In the textbook, by invoking the divergence theorem, the obtained result was that
$\int \nabla \cdot (f {\bf A}) d \tau $ = $\int f(\nabla \cdot {\bf A}) d \tau $ + $\int {\bf A}\cdot (\nabla f) d \tau $ = $\oint f {\bf A} \cdot d{\bf a}$.
My confusion begins when substituting the divergence theorem into the equation in the 2nd line.
I think that
$\int \nabla \cdot (f {\bf A})$ = $ \oint_S {\bf A} \cdot dA$ + $\int {\bf A} \cdot (\nabla f)$,
so I am not sure what happens to the $\int {\bf A} \cdot (\nabla f)$ in the textbook's result.
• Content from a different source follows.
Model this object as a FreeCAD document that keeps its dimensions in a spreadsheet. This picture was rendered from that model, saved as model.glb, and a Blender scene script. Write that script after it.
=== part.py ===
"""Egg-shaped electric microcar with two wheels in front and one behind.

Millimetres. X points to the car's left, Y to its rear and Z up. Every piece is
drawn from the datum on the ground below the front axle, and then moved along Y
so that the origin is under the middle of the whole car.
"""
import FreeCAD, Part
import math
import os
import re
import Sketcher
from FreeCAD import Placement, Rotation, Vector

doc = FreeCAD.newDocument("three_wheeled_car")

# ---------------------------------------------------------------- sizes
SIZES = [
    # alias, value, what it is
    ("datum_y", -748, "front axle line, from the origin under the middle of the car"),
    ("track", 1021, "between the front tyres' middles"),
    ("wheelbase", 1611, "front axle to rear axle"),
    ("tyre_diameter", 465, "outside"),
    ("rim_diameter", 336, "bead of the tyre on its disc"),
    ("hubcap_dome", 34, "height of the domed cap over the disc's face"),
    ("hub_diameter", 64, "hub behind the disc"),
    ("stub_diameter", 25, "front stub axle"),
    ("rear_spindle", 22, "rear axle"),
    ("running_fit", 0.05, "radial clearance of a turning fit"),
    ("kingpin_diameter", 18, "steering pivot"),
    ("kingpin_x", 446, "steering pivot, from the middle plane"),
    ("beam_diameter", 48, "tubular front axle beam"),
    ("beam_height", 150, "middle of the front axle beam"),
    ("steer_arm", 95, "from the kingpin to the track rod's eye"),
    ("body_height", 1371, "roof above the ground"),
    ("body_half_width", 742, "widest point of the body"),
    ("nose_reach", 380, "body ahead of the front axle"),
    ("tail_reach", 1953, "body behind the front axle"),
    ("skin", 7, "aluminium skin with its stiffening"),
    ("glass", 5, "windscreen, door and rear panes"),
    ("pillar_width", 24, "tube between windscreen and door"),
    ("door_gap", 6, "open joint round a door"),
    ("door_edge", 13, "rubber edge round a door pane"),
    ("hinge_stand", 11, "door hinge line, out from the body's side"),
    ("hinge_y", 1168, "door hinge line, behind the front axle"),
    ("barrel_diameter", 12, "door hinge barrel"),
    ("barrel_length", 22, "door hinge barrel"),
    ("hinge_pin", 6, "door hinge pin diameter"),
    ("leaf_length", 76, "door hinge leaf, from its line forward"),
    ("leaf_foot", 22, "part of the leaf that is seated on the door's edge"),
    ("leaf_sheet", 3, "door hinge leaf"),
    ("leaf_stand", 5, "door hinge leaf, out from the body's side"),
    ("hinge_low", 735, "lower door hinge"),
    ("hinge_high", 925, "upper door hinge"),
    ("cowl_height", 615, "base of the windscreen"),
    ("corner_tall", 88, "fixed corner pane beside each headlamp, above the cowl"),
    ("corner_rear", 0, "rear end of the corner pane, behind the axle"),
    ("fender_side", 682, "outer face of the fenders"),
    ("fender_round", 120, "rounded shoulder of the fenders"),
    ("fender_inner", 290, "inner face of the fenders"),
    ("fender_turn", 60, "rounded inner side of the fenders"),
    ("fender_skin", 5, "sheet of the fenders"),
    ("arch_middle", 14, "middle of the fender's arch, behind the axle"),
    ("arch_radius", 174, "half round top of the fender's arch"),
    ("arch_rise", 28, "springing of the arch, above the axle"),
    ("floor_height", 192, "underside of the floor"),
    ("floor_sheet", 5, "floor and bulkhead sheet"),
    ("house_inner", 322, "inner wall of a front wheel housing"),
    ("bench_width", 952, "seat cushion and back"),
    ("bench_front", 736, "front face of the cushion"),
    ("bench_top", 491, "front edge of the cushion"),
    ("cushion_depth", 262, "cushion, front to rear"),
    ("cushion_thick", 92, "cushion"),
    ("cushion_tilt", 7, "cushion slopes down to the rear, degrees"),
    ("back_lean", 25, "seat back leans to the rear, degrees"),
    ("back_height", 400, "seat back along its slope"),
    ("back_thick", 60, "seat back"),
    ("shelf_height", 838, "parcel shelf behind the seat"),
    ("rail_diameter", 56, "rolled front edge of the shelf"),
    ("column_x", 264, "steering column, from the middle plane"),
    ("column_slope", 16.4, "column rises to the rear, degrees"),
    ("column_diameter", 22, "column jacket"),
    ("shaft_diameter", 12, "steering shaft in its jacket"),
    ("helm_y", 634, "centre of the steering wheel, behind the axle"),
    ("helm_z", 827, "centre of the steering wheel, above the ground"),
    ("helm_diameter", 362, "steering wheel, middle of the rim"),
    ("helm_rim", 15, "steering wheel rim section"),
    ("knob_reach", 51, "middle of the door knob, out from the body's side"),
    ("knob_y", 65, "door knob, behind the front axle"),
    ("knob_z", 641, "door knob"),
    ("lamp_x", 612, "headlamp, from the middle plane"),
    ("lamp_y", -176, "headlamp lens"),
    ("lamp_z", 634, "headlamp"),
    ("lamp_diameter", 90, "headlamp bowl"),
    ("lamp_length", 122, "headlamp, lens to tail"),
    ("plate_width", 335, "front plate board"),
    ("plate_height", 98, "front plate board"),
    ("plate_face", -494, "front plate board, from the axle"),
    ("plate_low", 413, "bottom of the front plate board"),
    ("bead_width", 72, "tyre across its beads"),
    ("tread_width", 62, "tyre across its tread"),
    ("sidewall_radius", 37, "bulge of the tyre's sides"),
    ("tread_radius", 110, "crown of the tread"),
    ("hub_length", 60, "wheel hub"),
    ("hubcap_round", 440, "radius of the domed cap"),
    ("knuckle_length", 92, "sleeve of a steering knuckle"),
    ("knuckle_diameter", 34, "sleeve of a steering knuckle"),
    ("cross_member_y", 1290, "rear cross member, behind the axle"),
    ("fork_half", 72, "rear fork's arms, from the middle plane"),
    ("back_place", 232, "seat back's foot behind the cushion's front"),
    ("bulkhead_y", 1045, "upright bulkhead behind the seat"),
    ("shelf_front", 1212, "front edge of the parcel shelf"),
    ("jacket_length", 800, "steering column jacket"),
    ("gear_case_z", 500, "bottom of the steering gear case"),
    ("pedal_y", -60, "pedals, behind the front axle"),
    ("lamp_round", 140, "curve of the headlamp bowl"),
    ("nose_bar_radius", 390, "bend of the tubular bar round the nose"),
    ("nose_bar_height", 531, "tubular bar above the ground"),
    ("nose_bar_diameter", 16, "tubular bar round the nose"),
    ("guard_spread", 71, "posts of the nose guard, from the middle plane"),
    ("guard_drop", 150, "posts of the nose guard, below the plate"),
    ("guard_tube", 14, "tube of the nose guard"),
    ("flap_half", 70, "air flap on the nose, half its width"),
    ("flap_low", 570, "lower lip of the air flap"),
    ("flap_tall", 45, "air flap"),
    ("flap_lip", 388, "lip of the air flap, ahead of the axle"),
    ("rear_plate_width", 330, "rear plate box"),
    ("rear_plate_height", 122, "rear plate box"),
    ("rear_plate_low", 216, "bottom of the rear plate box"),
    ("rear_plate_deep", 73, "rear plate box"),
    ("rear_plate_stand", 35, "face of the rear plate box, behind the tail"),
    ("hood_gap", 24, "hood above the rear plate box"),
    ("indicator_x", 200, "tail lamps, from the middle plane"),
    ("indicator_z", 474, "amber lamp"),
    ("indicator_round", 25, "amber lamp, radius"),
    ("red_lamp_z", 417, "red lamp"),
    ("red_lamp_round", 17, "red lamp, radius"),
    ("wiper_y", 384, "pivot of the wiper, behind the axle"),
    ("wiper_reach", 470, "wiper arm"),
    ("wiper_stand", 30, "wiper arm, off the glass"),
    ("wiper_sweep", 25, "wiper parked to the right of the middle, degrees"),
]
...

Also, any clarification on when exactly to use the $v, s, c$ and all the other integral subscripts are to be used would be appreciated. It's easy to know when the questions asks for a specific volume integral or surface integral etc, but is it possible to tell just from the equations given?
With the 2 questions that follow after the example in the book, I am having trouble understanding their solutions.
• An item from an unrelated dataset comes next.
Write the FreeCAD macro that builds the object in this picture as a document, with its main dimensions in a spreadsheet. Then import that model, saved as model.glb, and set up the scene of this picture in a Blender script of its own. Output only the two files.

The question is given with its solution here where I am to use product rules and integral theorems to prove equality of the integrals. However, like my problem in the example, I cannot seem to be able to follow when trying to substitute.
Thanks.
I don't think it's a good idea to drop the $dV$ and $d\mathbf S$ that should be present in integrals (which also tell you what you're integrating over). You seem to have done this in several places, which is probably why the formulas all look the same.
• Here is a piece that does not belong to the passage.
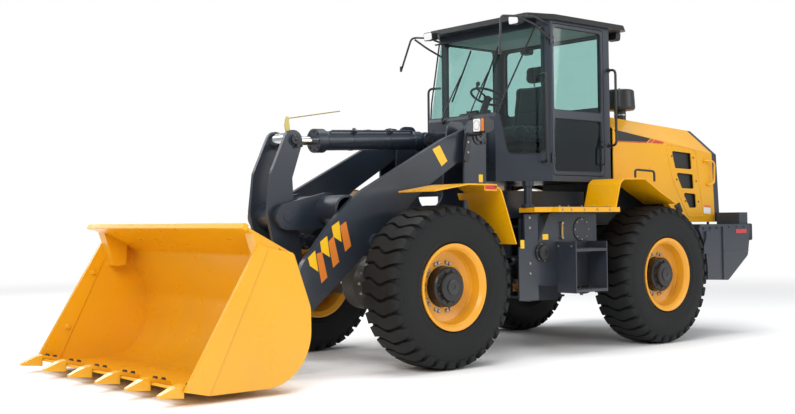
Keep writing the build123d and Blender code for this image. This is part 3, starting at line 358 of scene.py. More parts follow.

Anyway, you know that, for some vector field $\mathbf B$,
$$\int \nabla \cdot \mathbf B \, dV = \oint \mathbf B \cdot d\mathbf S$$
That's the divergence theorem. Just let $\mathbf B = f \mathbf A$.
$$\int \nabla \cdot (f\mathbf A) \, dV = \oint f \mathbf A \cdot d\mathbf S$$
Using the product rule on the left side gives
$$\int f (\nabla \cdot \mathbf A) \, dV + \int \mathbf A \cdot \nabla f \, dV = \oint f \mathbf A \cdot d\mathbf S$$